A photo of a notice put up at a Singapore shopping mall warning workers not to use a mall toilet sparked outrage on Facebook. The discriminatory notice threatened a S$107 fine for the low income workers:
“A penalty of $107.00 (incl. of GST) will be imposed for non-compliance and unauthorised use of toilets at level 1 and 2.”
According to the lady who put up the photo on her Facebook profile, Martha Lee said her Japanese friend commented that “this won’t happen in Japan”:
“Was shocked to see this outside level one toilet at Marina One The Heart yesterday. I showed my photo of this sign to my Japanese friend whom I was with who said, “This won’t happen in Japan.” #singapore — at Marina One the Heart.”
Hours after the post went viral, the owner of the A-grade commercial mall Marina One defended itself saying it is “industry practice” and issued a public statement through state media Straits Times:
“We apologise for any concern the sign may have caused. (But) It is an industry practice to have designated toilets for workers at newly completed developments. This practice ensures that there isn’t any confusion for those needing to use the toilets, who may think that contractors are there to fix an issue. It also keeps out any construction dust from these facilities, for the comfort of the users.”
Income discrimination is very common in Singapore. Foreign workers, mainly from third world countries like Bangladesh, India, China and South East Asia, are widely discriminated against by the rich in Singapore. In 2013 Little India Riot, low income workers from India testified that they were being poorly treated in Singapore with many earning as little as S$25 a day, and living in overpopulated dormitories:
Foreign workers on Work Permit are highly profitable to both employers and the Singapore government. The foreign worker levy cost S$700 a month, and they draw an average salary of S$800 a month.
Singapore has one of the world’s highest income inequality, at a GINI coefficient of 0.458 – second highest when compared with OECD nations. The inequality is particularly evident in the streets of Singapore, where elderly poor are often seen pushing trolleys of cardboard for a living. It is also common to see Singaporean elderly half-begging for a living in the shopping malls, selling tissue paper for S$1.
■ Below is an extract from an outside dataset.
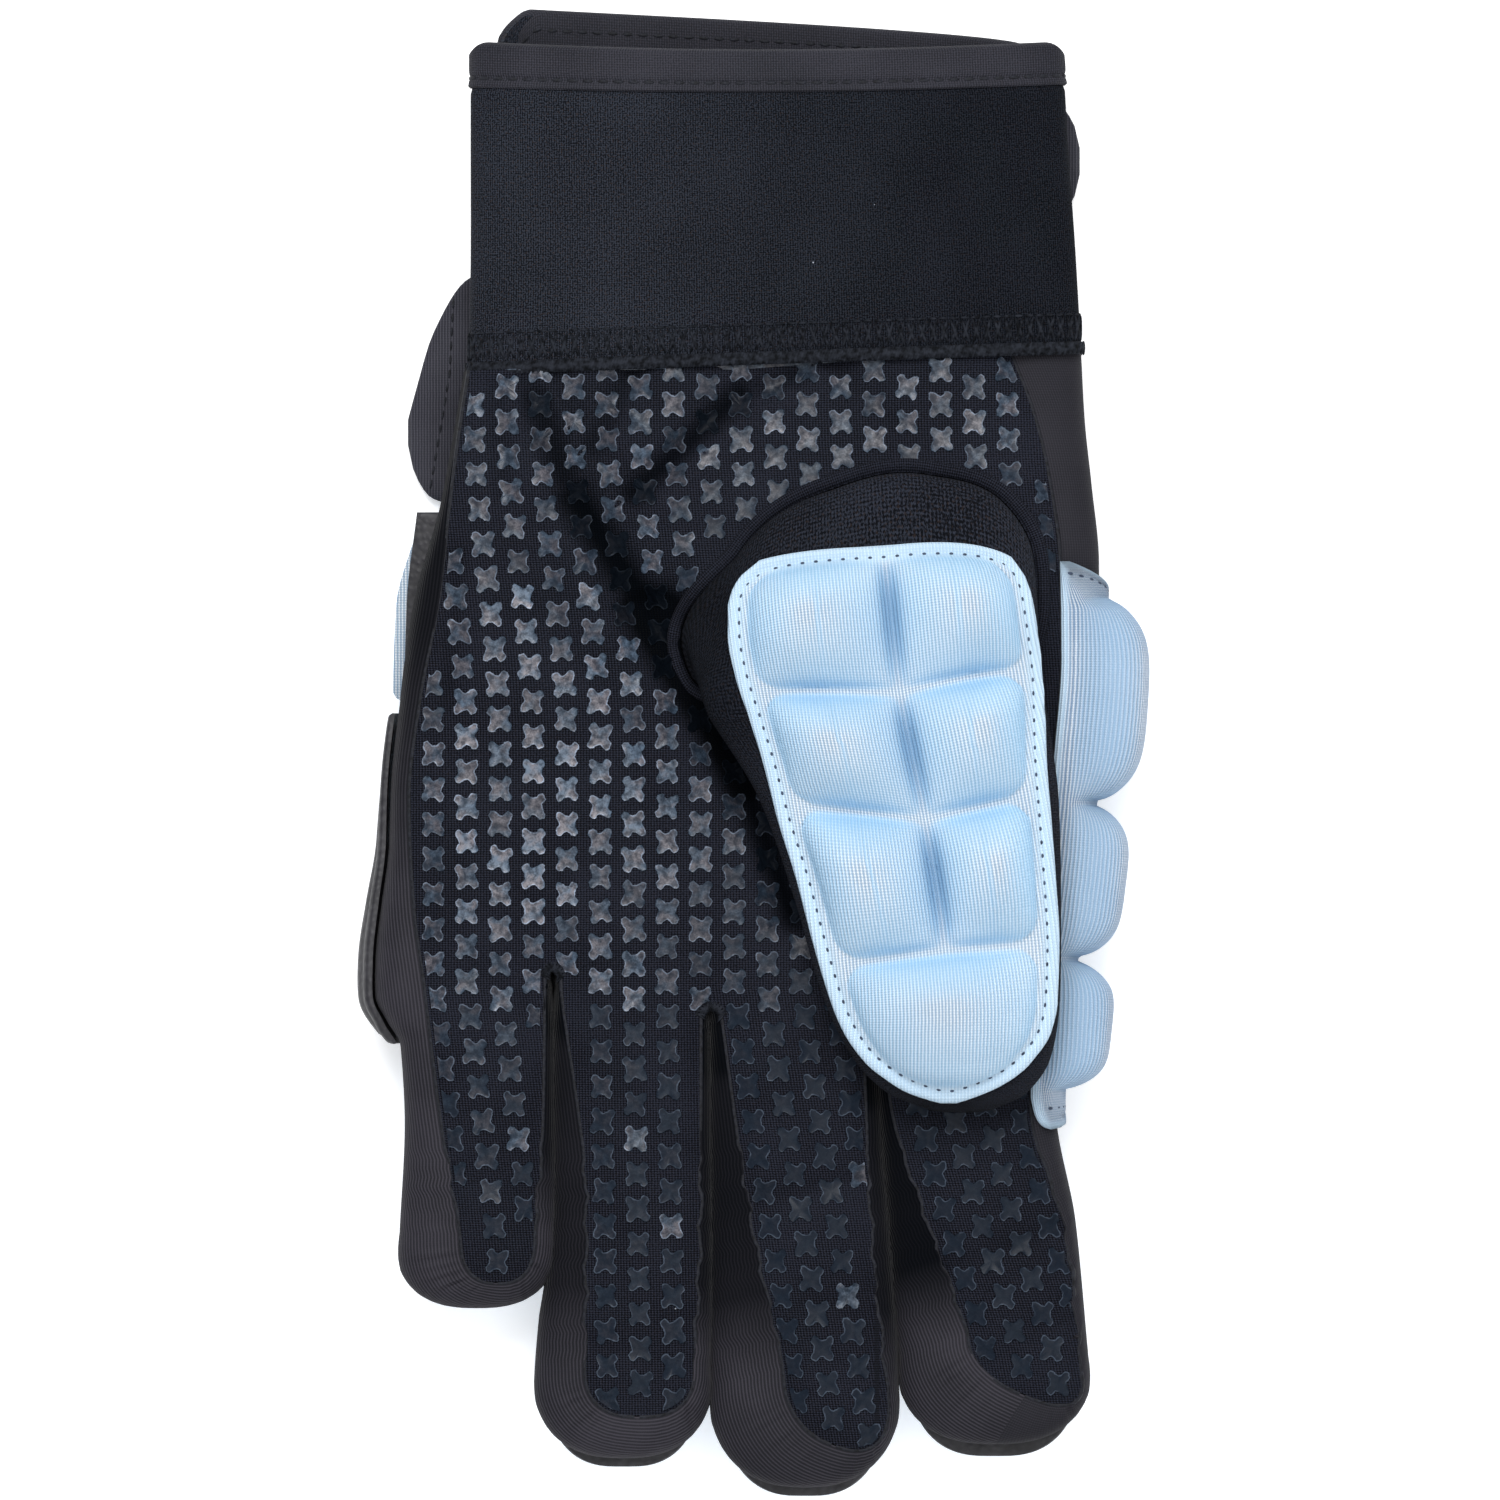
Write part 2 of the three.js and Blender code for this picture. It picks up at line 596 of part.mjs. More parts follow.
// Place and direction of a section of the thumb: 0 to 1 round the bend, 1 to 2 along the palm
function thumbSection(along) {
  const { y, z, height, square } = thumbCrease;
  if (along >= 1) {
    const last = thumbRows.at(-1).y;
    const here = lerp(y, last, along - 1);
    const column = (key) => at(thumbRows, 'y', here, key);
    const [x, halfWidth, low, high] = ['x', 'halfWidth', 'low', 'high'].map(column);
    return { y: here, z, angle: 90, x, halfWidth, low, high };
  }
  const angle = 90 * along;
  const across = (cosine(angle) / thumbRoot.reach) ** square;
  const high = (across + (sine(angle) / height) ** square) ** (-1 / square);
  const first = thumbRows[0];
  return {
    y,
    z,
    angle,
    x: lerp(thumbRoot.x, first.x, along),
    halfWidth: lerp(thumbRoot.halfWidth, first.halfWidth, along),
    low: lerp(thumbRoot.start, first.low, along),
    high,
  };
}

function thumbRing(section, inset) {
  const { x, y, z, angle, halfWidth, low, high } = section;
  return steps(THUMB_SIDES).slice(1).map((t) => {
    const out = (low + high) / 2 + ((high - low) / 2 - inset) * power(sine(360 * t), THUMB_SQUARE);
    const across = x + (halfWidth - inset) * power(cosine(360 * t), THUMB_SQUARE);
    return point(across, y + out * cosine(angle), z + out * sine(angle));
  });
}

function thumbSections(inset) {
  const root = thumbRing(thumbSection(0), inset).map((p) => point(p.x, p.y, p.z - thumbRoot.lead - inset));
  const bend = bendAngles.map((angle) => thumbRing(thumbSection(angle / 90), inset));
  const last = thumbRows.at(-1).y;
  const straight = thumbRows.map((row) => {
    const section = thumbSection(1 + (row.y - thumbCrease.y) / (last - thumbCrease.y));
    return thumbRing({ ...section, y: row.y + (row === thumbRows.at(-1) ? inset : 0) }, inset);
  });
  return [root, ...bend, ...straight];
}

function thumbShell() {
  return geometryOfSolid(solidOf(loft(thumbSections(0))).subtract(solidOf(loft(thumbSections(WALL)))));
}

// Where the top of the thumb lies over a place in plan
function thumbAlong(y) {
  const last = thumbRows.at(-1).y;
  if (y <= thumbCrease.y) return 1 + (y - thumbCrease.y) / (last - thumbCrease.y);
  let [low, high] = [0, 1];
  while (high - low > 1e-6) {
    const middle = (low + high) / 2;
    const section = thumbSection(middle);
    if (section.y + section.high * cosine(section.angle) > y) low = middle;
    else high = middle;
  }
  return (low + high) / 2;
}

function thumbTop(x, y) {
  const section = thumbSection(thumbAlong(y));
  const across = clamp(Math.abs((x - section.x) / section.halfWidth), 0, TOP_REACH);
  const half = (section.high - section.low) / 2;
  const out = section.low + half + half * (1 - across ** THUMB_SQUARE) ** (1 / THUMB_SQUARE);
  return point(x, section.y + out * cosine(section.angle), section.z + out * sine(section.angle));
}

function normalOf(surface, u, v) {
  const nearby = 0.2;
  const across = surface(u + nearby, v).sub(surface(u - nearby, v));
  const along = surface(u, v + nearby).sub(surface(u, v - nearby));
  return across.cross(along).normalize();
}

// Foam lumps

// Rise of a padded lump at a distance inside its edge, from 0 to 1 over the roll of the edge
function swell(distance, roll) {
  const t = clamp(distance / roll, 0, 1);
  return Math.sqrt(1 - (1 - t) ** 2);
}

// Places across a run of lumps where the surface bends
function lumpStations(lumps, roll) {
  return lumps.flatMap(({ from, to }) => {
    const bend = roll * BEND_SHARE;
    const count = Math.max(2, Math.round((Math.abs(to - from) - 2 * bend) / STATION));
    const turn = Math.sign(to - from) * bend;
    return [from, ...steps(count).map((t) => lerp(from + turn, to - turn, t)), to];
  });
}

function thumbPad() {
  const row = (y, key) => at(thumbPadRows, 'y', y, key);
  const ys = [thumbPadRows[0].y, ...lumpStations(thumbLumps, LUMP_ROLL), thumbPadRows.at(-1).y];
  const columns = (y) => {
    const [left, centre, right] = [row(y, 'left'), row(y, 'centre'), row(y, 'right')];
    const inner = Math.min(THUMB_MARGIN, (centre - left) * MARGIN_SHARE);
    const outer = Math.min(THUMB_MARGIN, (right - centre) * MARGIN_SHARE);
    const halves = [
      { from: left + inner, to: centre - HALF_CHANNEL },
      { from: centre + HALF_CHANNEL, to: right - outer },
    ];
    const roll = Math.min(LUMP_ROLL, (centre - left) / 2);
    return { xs: [left, ...lumpStations(halves, roll), right], halves, centre };
  };
  const liftedY = (x, y, centre) => (
    y + (x < centre ? row(y, 'liftLeft') * (centre - x) : row(y, 'liftRight') * (x - centre)));
  const rise = (x, y, halves) => Math.max(...thumbLumps.map(({ from, to, split, height }) => {
    const cells = split ? halves : [{ from: halves[0].from, to: halves[1].to }];
    const along = swell(from - y, LUMP_ROLL) * swell(y - to, LUMP_ROLL);
    return Math.max(...cells.map((cell) => (
      height * along * swell(x - cell.from, LUMP_ROLL) * swell(cell.to - x, LUMP_ROLL))));
  }));
  const sheet = (padded) => ys.map((y) => {
    const { xs, halves, centre } = columns(y);
    return xs.map((x) => {
      const planY = liftedY(x, y, centre);
      const lift = GAP + (padded ? FLANGE + rise(x, y, halves) : 0);
      return thumbTop(x, planY).addScaledVector(normalOf(thumbTop, x, planY), lift);
    });
  });
  return wallBetween(sheet(true), sheet(false));
}

function sidePad(name, side, pad) {
  const surface = (angle, y) => rollPoint(sidePair(name, side, y), angle, 0);
  const way = side === 'right' ? 1 : -1;
  const ends = [pad.rows[0].y, pad.rows[1].y];
  const tails = [pad.rows.at(-2).y, pad.rows.at(-1).y];
  const ys = [...ends, ...lumpStations(pad.lumps, LUMP_ROLL), ...tails].sort((a, b) => b - a);
  const rise = (angle, y) => Math.max(...pad.lumps.map(({ from, to, height }) => (
    height * swell(from - y, LUMP_ROLL) * swell(y - to, LUMP_ROLL)
    * swell(angle - pad.lowAngle, pad.rollAngle) * swell(pad.highAngle - angle, pad.rollAngle))));
  const sheet = (padded) => ys.map((y) => padShares.map((share) => {
    const angle = lerp(at(pad.rows, 'y', y, 'from'), at(pad.rows, 'y', y, 'to'), share);
    const lift = WRAP_GAP + (padded ? FLANGE + rise(angle, y) : 0);
    const normal = normalOf(surface, angle, y).multiplyScalar(way);
    return surface(angle, y).addScaledVector(normal, lift);
  }));
  return wallBetween(sheet(true), sheet(false));
}

// Padding under the back of the hand

function plate(rows, low, high) {
  const sheet = (z) => rows.map(({ y, left, right }) => [point(left, y, z), point(right, y, z)]);
  return wallBetween(sheet(high), sheet(low));
}

// Foam pad hanging from a flat top, pressed flat where it rests on the floor
function restingPad(rows, top, lumpRows, lumpShares, roll) {
  const stations = (lumps) => lumps.flatMap(({ from, to }) => {
    const bend = Math.sign(to - from) * Math.min(roll, Math.abs(to - from) / 2) * BEND_SHARE;
    return [from, from + bend, to - bend, to];
  });
  const ys = [rows[0].y, ...stations(lumpRows), rows.at(-1).y];
  const sheet = (padded) => ys.map((y) => {
    const [left, right] = [at(rows, 'y', y, 'left'), at(rows, 'y', y, 'right')];
    const cells = lumpShares.map((share) => ({
      from: lerp(left, right, share.from),
      to: lerp(left, right, share.to),
    }));
    return [left, ...stations(cells), right].map((x) => {
      const along = Math.max(...lumpRows.map(({ from, to }) => swell(from - y, roll) * swell(y - to, roll)));
      const across = Math.max(...cells.map(({ from, to }) => swell(x - from, roll) * swell(to - x, roll)));
      const pressed = clamp(Math.min(along, across) * PRESS, 0, 1);
      return point(x, y, top - (padded ? FLANGE + (top - FLANGE) * pressed : 0));
    });
  });
  return wallBetween(sheet(true), sheet(false));
}

// Outline of the padding under a finger, rounded at both ends
function fingerPadRows(name, inset) {
  const { rows, pad } = fingers[name];
  const row = (y, width) => {
    const [left, right] = [at(rows, 'y', y, 'left') + LIP_INSET, at(rows, 'y', y, 'right') - LIP_INSET];
    const half = width * (right - left) / 2 - inset;
    return { y, left: (left + right) / 2 - half, right: (left + right) / 2 + half };
  };
  const [root, tip] = [pad.rootY - inset, pad.tipY + inset];
  const start = padRounding.map(({ from, width }) => row(root - from, width));
  const end = padRounding.map(({ from, width }) => row(tip + from, width)).reverse();
  return [...start, row((root + tip) / 2, 1), ...end];
}

function fingerPad(name) {
  const rows = fingerPadRows(name, PAD_INSET);
  const [from, to] = [rows[0].y - PAD_MARGIN, rows.at(-1).y + PAD_MARGIN];
  const length = (from - to) / FINGER_LUMPS;
  const lumpRows = steps(FINGER_LUMPS).slice(0, -1).map((t, i) => ({
    from: from - i * length - CHANNEL / 2,
    to: from - (i + 1) * length + CHANNEL / 2,
  }));
  return restingPad(rows, BASE_TOP - LIP_THICKNESS - GAP, lumpRows, [fingerLumpWidth], FINGER_ROLL);
}

// Cuff, binding and wrist strap

function cuffPoint(turn, up, offset) {
  const column = (key) => at(cuffRows, 'up', up, key);
  const [x, halfWidth, low, high] = ['x', 'halfWidth', 'low', 'high'].map(column);
  const rise = power(sine(360 * turn), CUFF_SQUARE);
  const side = power(cosine(360 * turn), CUFF_SQUARE);
  const across = x + halfWidth * side;
  const { left, peak, right, height } = backEdge;
  const lean = across < peak ? (across - left) / (peak - left) : (right - across) / (right - peak);
  const top = CUFF_TOP + height * clamp(lean, 0, 1) * clamp(-2 * rise, 0, 1);
  const root = CUFF_ROOT + CUFF_SLANT * (across - x);
  const z = (low + high) / 2 + ((high - low) / 2 + offset) * rise;
  return point(across + offset * side, lerp(root, top, up), z);
}

const cuffTurns = steps(CUFF_SIDES).slice(1);
const upTo = (depth) => 1 - depth / (CUFF_TOP - CUFF_ROOT);

function cuffBody() {
  const ups = [0, 0.3, 0.6, upTo(BINDING_DEPTH), upTo(TAPE + GAP)];
  const sheet = (offset) => ups.map((up) => cuffTurns.map((turn) => cuffPoint(turn, up, offset)));
  return wallBetween(sheet(0), sheet(-CUFF_WALL), true);
}

// The binding is a channel folded over the top edge of the cuff
function cuffBinding() {
  const [low, crown] = [upTo(BINDING_DEPTH), upTo(TAPE)];
  const [outside, inside] = [GAP, -CUFF_WALL - GAP];
  const channel = [
    [outside + TAPE, low], [outside + TAPE, 1], [inside - TAPE, 1], [inside - TAPE, low],
    [inside, low], [inside, crown], [outside, crown], [outside, low],
  ];
  return loft(cuffTurns.map((turn) => channel.map(([offset, up]) => cuffPoint(turn, up, offset))), true);
}

function wristStrap() {
  return loft(strapRows.map(({ x, top, bottom, height }) => {
    const round = (top - bottom) * STRAP_ROUND;
    const under = [[bottom, 0.7], [bottom, 0.3], [bottom + round, 0], [top - round, 0]];
    const over = [[top, 0.3], [top, 0.7], [top - round, 1], [bottom + round, 1]];
    return [...under, ...over].map(([y, level]) => point(x, y, level * height));
  }));
}

// Assembly

const glove = new THREE.Group();

function add(name, geometry, finish) {
  const mesh = new THREE.Mesh(geometry, new THREE.MeshStandardMaterial({ metalness: 0, ...finish }));
  mesh.name = name;
  glove.add(mesh);
}

add('grip_panel', gripPanel(), finishes.grip);
add('back_panel', backPanel(), finishes.lycra);
strips.forEach((strip) => add(strip.name, stripBody(strip), finishes.lycra));
add('thumb_shell', thumbShell(), finishes.thumbMesh);
add('thumb_pad', thumbPad(), finishes.foamPad);
add('index_side_pad', sidePad('index', 'right', indexPad), finishes.foamPad);
add('little_side_pad', sidePad('little', 'left', littlePad), finishes.leather);
add('back_pad_base', plate(backBaseRows, BASE_TOP - BASE_THICKNESS, BASE_TOP), finishes.leather);
const backPadTop = BASE_TOP - BASE_THICKNESS - GAP;
const backPad = restingPad(backPadRows, backPadTop, backLumpRows, backLumpColumns, LUMP_ROLL);
add('back_pad', backPad, finishes.foamPad);
Object.keys(fingers).forEach((name) => {
  const base = plate(fingerPadRows(name, 0), BASE_TOP - LIP_THICKNESS, BASE_TOP);
  add(`${name}_pad_base`, base, finishes.leather);
  add(`${name}_finger_pad`, fingerPad(name), finishes.foamPad);
});
add('cuff', cuffBody(), finishes.neoprene);
add('cuff_binding', cuffBinding(), finishes.binding);
add('wrist_strap', wristStrap(), finishes.binding);

export default glove;
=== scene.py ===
# %% [markdown]
# Indoor hockey glove
# A left-hand glove lies palm up with its thumb folded over the palm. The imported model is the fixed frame:
# it has the true size and place of every piece, and this lesson dresses it. Every soft piece is made again
# as cloth, foam or leather in the same place, with the folds, seams, stitches and printed grip that plain
# solids leave out.

# %% Load the frame
import math

import bpy
import numpy as np
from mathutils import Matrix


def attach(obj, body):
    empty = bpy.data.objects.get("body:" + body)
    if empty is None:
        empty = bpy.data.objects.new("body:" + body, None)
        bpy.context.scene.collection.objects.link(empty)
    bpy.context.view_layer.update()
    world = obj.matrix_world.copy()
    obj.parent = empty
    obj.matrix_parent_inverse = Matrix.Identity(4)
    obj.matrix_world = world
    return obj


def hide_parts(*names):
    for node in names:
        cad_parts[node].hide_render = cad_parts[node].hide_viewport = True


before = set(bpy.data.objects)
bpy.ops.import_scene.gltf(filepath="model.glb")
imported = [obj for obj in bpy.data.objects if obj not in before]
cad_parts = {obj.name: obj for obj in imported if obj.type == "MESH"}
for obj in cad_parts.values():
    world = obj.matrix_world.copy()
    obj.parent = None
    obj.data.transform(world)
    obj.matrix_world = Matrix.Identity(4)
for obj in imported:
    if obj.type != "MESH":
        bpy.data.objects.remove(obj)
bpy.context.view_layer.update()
MM = 0.001

# %% [markdown]
# Camera, floor and light
# The photograph looks straight down on the glove from far away, so a long lens hangs above it. One pixel of
# the 1500 pixel frame is 0.17 mm on the glove. The floor is a plain pale light table: it glows a little, as
# in many product photographs, which keeps the shadows on it faint. Large soft lights stand in for the soft
# boxes of a small studio. The strongest one stands behind the cuff, so it shades the lower side of each
# foam lump and every fold, and two weaker ones keep the shadows open.

# %% Camera and floor
FRAME_WIDTH = 1500 * 0.17 * MM
FRAME_CENTRE = (-0.34 * MM, 0.34 * MM, 24 * MM)
CAMERA_DISTANCE = 2.6
SENSOR = 36
FLOOR_SIZE = 3.0

bpy.ops.object.select_all(action="DESELECT")
bpy.ops.object.camera_add(location=(FRAME_CENTRE[0], FRAME_CENTRE[1], FRAME_CENTRE[2] + CAMERA_DISTANCE))
camera = bpy.context.object
camera.name = "camera"
camera.data.sensor_width = SENSOR
camera.data.lens = SENSOR * CAMERA_DISTANCE / FRAME_WIDTH
bpy.context.scene.camera = camera
bpy.context.scene.view_settings.view_transform = "Standard"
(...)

The state of poverty among the elderly is largely due to the failure of the national retirement fund CPF. Since brought to power in 2004, Prime Minister Lee Hsien Loong restricted CPF withdrawal rules by doubling the Minimum Sum from S$80,000 to S$181,000, and increasing Withdrawal Age from 55 to 65.
The corrupted Prime Minister also depressed the CPF interest rates at 2.5%, so he and his wife Ho Ching – who sit as Chairman of GIC and CEO of Temasek Holdings respectively – can borrow government funds at cheap rates to invest overseas. The surplus generated above the 2.5% coupon rate is private profits of the two companies, which goes into the million dollar salaries of the corrupted couple.